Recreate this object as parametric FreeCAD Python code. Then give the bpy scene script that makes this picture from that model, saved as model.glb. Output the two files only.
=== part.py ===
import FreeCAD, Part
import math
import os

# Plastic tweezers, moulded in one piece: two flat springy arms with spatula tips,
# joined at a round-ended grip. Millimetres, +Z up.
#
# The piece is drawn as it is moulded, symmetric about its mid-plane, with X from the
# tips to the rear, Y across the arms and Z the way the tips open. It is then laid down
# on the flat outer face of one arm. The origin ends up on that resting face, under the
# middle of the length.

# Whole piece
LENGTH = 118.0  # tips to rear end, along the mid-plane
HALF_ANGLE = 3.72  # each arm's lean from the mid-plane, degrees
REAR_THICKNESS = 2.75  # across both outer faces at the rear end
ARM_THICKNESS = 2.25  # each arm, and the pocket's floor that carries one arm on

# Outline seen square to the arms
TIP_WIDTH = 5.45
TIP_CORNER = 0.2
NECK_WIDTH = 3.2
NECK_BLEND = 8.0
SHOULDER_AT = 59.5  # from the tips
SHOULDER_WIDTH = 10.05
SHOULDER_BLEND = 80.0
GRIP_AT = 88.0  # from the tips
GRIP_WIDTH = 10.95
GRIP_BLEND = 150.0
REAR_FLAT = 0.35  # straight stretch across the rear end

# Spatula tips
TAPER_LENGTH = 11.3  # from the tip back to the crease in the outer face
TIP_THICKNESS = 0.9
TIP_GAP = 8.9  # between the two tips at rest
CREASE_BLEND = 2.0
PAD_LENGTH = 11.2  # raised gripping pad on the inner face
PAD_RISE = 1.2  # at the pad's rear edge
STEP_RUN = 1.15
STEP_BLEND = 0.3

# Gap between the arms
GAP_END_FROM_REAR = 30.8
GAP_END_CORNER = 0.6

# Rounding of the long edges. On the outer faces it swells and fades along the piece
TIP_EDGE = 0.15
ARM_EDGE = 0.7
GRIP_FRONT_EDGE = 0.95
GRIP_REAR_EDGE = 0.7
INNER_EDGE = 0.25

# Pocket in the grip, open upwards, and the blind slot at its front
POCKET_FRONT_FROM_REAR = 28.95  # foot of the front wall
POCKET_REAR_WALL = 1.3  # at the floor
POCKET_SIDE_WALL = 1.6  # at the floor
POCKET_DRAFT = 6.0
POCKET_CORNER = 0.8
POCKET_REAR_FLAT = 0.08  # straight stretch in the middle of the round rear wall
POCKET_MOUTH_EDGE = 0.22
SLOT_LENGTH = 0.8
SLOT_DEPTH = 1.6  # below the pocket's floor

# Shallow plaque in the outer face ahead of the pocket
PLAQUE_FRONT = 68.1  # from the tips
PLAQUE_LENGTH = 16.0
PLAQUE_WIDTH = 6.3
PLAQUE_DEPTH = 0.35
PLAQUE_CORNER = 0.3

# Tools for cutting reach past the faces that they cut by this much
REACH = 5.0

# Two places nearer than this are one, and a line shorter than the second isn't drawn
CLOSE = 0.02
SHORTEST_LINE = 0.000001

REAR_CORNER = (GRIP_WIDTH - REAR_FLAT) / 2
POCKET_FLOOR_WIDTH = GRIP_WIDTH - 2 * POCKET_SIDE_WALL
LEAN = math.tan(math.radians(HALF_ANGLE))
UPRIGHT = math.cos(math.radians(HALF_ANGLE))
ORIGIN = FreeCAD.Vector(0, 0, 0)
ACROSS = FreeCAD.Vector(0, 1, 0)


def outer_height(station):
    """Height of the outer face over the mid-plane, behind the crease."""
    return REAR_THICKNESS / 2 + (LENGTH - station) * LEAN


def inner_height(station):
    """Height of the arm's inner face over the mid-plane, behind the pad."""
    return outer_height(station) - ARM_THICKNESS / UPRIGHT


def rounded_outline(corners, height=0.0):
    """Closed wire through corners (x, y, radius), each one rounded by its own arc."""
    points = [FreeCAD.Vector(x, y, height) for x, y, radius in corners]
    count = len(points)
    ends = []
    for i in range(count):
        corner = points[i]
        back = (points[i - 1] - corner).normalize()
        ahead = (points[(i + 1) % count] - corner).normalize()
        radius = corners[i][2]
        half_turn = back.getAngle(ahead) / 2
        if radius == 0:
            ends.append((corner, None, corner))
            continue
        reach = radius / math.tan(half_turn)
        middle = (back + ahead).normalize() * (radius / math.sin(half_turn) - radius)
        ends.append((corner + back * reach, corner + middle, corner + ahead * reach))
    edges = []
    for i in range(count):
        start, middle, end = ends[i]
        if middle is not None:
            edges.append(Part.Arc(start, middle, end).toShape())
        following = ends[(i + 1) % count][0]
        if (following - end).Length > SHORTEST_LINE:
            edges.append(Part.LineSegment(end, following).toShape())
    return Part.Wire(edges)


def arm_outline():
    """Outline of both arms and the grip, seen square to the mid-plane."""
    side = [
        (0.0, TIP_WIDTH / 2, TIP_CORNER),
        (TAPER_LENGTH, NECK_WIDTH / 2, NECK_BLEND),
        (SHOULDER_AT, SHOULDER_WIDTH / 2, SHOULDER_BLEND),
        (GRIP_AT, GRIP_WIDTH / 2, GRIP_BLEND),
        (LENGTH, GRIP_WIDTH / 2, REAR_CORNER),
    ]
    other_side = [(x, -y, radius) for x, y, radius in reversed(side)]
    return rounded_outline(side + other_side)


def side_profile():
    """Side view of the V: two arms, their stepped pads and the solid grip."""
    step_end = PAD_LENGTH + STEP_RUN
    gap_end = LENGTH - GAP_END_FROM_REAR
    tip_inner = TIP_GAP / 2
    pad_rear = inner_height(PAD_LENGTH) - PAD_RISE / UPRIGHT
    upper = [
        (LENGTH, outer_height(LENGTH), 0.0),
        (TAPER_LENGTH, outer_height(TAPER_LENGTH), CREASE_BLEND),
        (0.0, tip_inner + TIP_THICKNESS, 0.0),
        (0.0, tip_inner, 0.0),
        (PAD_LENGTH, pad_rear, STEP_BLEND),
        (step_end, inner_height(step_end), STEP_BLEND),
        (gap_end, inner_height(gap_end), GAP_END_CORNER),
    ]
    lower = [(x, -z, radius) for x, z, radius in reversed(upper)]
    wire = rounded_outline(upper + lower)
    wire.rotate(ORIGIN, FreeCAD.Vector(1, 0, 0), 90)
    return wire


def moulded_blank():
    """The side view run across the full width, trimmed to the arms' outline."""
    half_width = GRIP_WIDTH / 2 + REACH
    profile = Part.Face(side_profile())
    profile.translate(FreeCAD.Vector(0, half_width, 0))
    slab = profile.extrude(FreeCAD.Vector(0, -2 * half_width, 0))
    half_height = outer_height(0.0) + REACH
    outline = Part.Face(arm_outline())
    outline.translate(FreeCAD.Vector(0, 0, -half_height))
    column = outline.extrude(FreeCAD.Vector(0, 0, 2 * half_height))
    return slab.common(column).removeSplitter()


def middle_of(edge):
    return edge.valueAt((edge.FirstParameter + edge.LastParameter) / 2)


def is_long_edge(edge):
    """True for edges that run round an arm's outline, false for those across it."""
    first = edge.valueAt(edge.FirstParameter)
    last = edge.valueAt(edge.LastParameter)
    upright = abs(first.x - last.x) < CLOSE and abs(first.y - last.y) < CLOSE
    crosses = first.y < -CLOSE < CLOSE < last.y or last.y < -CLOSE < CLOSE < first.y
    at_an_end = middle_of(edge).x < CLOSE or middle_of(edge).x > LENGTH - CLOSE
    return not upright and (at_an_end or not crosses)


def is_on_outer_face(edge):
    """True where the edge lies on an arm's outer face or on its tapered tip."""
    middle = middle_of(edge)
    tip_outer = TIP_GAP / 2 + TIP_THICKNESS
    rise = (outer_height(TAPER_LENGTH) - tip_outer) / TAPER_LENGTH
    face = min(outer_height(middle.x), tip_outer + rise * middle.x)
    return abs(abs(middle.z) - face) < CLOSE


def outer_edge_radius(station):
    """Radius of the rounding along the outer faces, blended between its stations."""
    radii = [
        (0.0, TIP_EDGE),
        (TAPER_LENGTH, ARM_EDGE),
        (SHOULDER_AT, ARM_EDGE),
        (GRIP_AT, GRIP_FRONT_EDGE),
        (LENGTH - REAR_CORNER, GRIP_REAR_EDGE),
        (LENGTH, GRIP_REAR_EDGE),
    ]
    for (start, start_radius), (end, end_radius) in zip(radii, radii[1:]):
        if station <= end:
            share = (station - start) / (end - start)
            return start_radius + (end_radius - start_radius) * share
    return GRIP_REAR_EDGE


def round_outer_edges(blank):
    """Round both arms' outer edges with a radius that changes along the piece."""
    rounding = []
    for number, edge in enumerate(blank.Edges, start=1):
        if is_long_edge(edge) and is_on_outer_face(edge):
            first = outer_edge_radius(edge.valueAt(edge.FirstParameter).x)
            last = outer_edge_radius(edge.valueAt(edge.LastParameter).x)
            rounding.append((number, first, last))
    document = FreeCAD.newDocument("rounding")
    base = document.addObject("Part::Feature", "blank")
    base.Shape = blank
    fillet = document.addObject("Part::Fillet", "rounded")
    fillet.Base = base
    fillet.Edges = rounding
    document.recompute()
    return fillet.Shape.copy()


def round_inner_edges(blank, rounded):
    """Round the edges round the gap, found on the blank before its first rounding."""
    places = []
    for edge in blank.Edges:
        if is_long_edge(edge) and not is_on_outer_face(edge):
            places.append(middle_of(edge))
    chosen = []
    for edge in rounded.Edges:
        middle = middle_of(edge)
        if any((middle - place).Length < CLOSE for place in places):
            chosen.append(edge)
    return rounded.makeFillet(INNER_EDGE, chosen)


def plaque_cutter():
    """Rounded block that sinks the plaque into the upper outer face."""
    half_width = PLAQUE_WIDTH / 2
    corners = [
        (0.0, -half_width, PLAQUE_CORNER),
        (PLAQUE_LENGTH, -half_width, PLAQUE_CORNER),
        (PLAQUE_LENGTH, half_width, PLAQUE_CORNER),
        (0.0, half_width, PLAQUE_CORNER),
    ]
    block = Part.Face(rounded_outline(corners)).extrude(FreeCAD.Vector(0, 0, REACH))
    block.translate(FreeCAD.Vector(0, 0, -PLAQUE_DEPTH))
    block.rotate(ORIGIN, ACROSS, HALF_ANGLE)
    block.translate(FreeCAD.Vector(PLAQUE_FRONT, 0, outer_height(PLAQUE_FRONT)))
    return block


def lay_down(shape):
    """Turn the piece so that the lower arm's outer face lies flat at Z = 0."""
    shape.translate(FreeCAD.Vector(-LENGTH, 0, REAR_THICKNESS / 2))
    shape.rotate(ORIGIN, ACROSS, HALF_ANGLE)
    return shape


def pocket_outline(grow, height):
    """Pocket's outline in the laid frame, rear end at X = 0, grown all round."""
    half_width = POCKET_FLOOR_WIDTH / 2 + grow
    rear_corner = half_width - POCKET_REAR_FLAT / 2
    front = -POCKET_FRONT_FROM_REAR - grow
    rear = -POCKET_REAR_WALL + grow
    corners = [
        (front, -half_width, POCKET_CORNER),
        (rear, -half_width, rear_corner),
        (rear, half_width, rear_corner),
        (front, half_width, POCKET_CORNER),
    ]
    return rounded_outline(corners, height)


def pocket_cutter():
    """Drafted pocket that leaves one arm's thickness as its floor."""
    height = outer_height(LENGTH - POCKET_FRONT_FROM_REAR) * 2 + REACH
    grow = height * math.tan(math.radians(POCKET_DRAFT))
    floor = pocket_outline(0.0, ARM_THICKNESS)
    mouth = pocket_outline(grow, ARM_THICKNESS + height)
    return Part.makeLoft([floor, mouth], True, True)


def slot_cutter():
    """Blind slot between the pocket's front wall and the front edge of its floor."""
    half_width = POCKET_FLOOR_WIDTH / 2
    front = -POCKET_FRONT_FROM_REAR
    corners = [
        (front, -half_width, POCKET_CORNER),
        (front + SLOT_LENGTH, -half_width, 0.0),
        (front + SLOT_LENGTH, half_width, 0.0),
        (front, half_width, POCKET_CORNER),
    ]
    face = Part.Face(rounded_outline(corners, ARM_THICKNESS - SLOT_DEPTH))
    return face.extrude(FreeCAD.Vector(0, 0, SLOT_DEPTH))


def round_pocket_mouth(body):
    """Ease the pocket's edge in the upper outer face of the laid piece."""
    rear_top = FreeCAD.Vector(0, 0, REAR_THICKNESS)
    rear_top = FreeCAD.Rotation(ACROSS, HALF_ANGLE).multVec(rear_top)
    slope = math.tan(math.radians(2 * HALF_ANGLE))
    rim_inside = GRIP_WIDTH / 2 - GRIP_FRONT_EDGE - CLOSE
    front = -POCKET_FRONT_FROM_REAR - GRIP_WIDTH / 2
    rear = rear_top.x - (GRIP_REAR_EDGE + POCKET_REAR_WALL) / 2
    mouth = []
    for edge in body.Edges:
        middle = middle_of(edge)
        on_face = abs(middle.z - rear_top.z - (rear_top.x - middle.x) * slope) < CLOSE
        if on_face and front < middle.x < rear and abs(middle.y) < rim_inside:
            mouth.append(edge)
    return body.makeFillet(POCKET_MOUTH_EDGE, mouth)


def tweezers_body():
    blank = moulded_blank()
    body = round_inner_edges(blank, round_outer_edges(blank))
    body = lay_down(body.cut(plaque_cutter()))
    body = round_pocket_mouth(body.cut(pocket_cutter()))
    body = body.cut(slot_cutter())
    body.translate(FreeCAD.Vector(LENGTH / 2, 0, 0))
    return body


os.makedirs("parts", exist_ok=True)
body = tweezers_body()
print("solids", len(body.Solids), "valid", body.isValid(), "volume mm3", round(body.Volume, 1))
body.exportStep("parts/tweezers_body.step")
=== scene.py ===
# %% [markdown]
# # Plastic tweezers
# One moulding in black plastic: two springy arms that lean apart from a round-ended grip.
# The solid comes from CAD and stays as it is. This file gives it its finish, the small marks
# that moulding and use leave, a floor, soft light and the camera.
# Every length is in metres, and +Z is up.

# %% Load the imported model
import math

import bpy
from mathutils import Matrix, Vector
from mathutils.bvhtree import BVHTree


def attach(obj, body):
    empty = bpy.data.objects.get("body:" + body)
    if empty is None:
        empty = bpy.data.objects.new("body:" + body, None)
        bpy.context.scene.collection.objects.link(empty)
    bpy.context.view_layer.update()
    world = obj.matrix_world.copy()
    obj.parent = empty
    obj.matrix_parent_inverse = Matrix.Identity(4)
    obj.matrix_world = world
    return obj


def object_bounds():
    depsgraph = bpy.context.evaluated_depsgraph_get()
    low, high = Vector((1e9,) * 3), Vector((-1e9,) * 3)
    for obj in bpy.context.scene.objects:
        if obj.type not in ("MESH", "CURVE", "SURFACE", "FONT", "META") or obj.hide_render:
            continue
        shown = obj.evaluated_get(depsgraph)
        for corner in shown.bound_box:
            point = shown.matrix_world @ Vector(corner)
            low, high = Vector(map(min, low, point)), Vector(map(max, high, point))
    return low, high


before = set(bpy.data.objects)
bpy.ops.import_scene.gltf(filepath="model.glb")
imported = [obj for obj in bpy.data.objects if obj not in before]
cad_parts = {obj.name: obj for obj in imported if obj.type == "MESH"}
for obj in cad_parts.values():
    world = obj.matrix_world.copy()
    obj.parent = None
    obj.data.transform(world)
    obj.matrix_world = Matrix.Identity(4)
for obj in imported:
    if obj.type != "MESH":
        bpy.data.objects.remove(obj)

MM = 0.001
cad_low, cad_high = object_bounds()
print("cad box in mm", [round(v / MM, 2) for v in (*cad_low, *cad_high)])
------
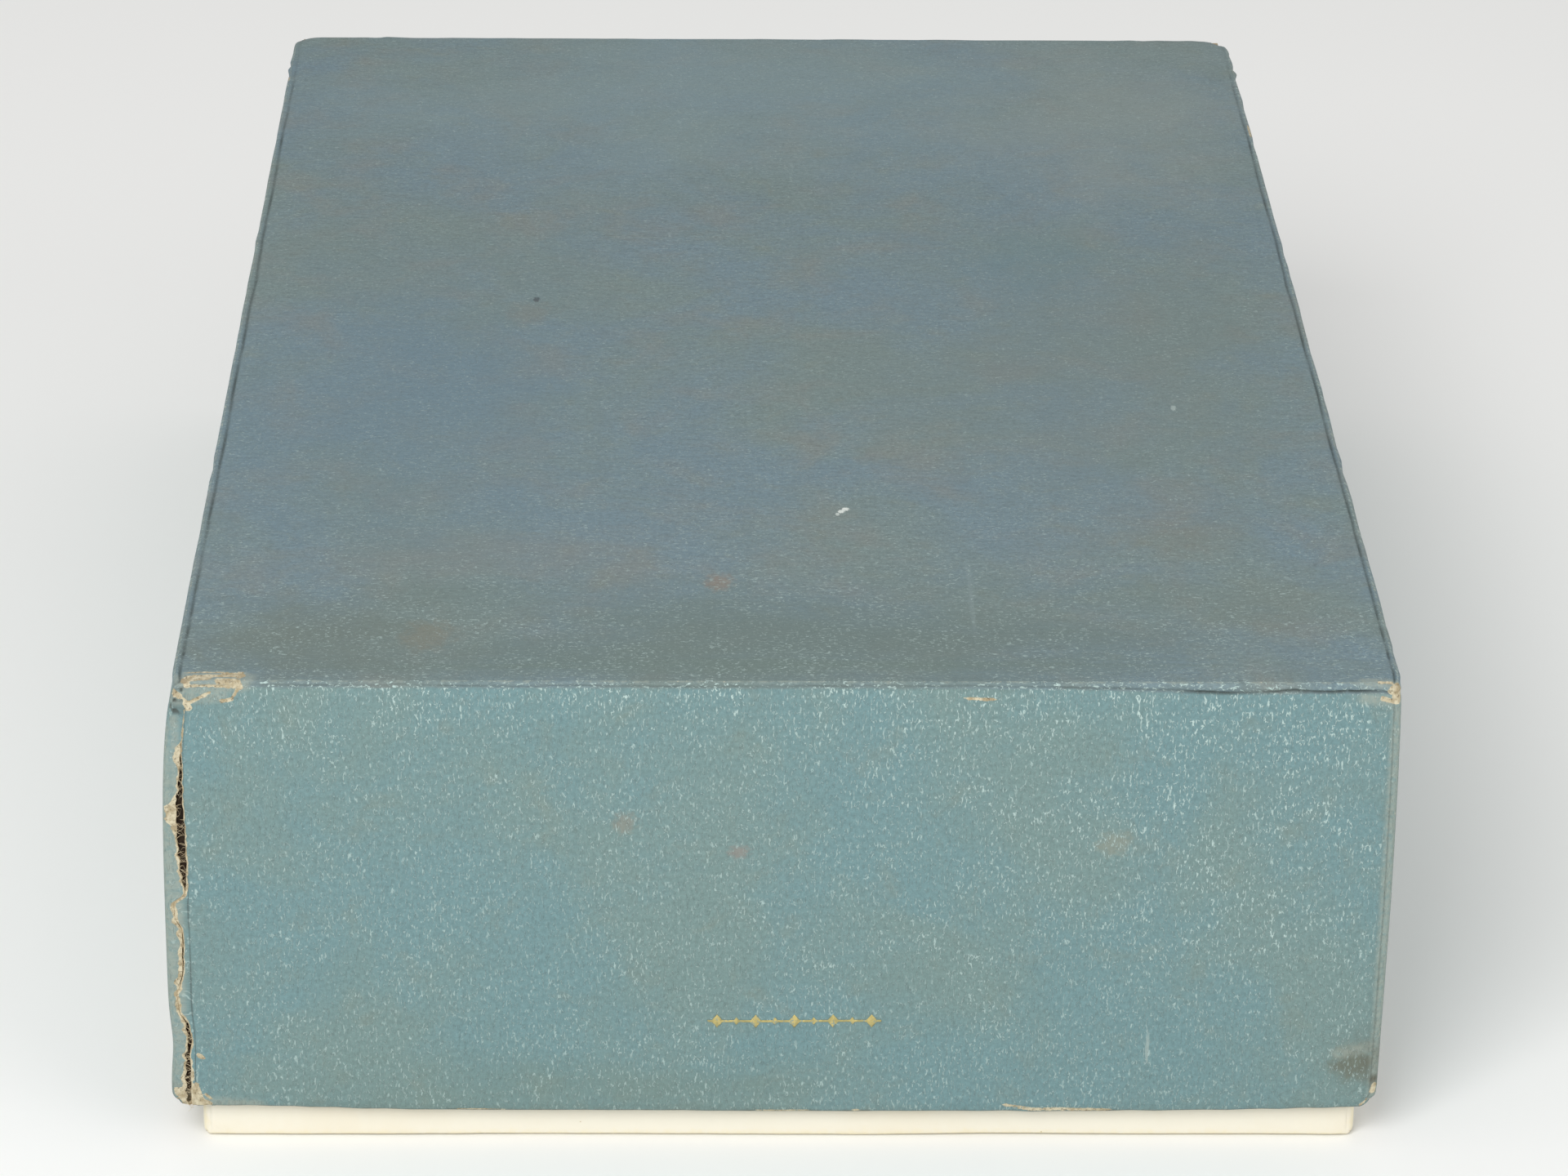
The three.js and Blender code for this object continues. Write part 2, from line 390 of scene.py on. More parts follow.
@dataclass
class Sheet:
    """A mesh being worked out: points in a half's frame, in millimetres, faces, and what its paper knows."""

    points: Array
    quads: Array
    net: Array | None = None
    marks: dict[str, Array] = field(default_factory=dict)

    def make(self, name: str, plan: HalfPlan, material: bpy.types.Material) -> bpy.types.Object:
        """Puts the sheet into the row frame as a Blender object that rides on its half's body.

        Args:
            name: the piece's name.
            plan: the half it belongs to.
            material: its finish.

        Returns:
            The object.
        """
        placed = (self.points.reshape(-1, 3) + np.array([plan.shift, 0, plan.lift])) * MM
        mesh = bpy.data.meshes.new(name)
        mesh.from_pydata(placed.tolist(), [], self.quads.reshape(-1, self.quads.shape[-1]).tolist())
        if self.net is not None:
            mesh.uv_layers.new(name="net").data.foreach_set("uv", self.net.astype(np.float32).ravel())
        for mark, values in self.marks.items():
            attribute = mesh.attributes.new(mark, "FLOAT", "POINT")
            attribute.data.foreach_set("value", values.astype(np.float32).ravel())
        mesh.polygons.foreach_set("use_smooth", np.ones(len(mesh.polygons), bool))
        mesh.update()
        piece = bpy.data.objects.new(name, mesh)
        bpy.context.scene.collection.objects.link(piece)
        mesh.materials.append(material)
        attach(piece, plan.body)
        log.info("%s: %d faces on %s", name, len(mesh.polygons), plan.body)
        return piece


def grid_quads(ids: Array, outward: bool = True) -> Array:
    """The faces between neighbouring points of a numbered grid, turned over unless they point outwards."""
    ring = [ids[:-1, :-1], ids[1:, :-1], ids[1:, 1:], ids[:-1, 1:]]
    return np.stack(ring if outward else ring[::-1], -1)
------
● **Written task**
Repeat exactly, and only, the lines from the one containing "obj.matrix_world = Matrix.Identity(4)" through the one containing "in (*cad_low, *cad_high)])", both included.

● **The output**
    obj.matrix_world = Matrix.Identity(4)
for obj in imported:
    if obj.type != "MESH":
        bpy.data.objects.remove(obj)

MM = 0.001
cad_low, cad_high = object_bounds()
print("cad box in mm", [round(v / MM, 2) for v in (*cad_low, *cad_high)])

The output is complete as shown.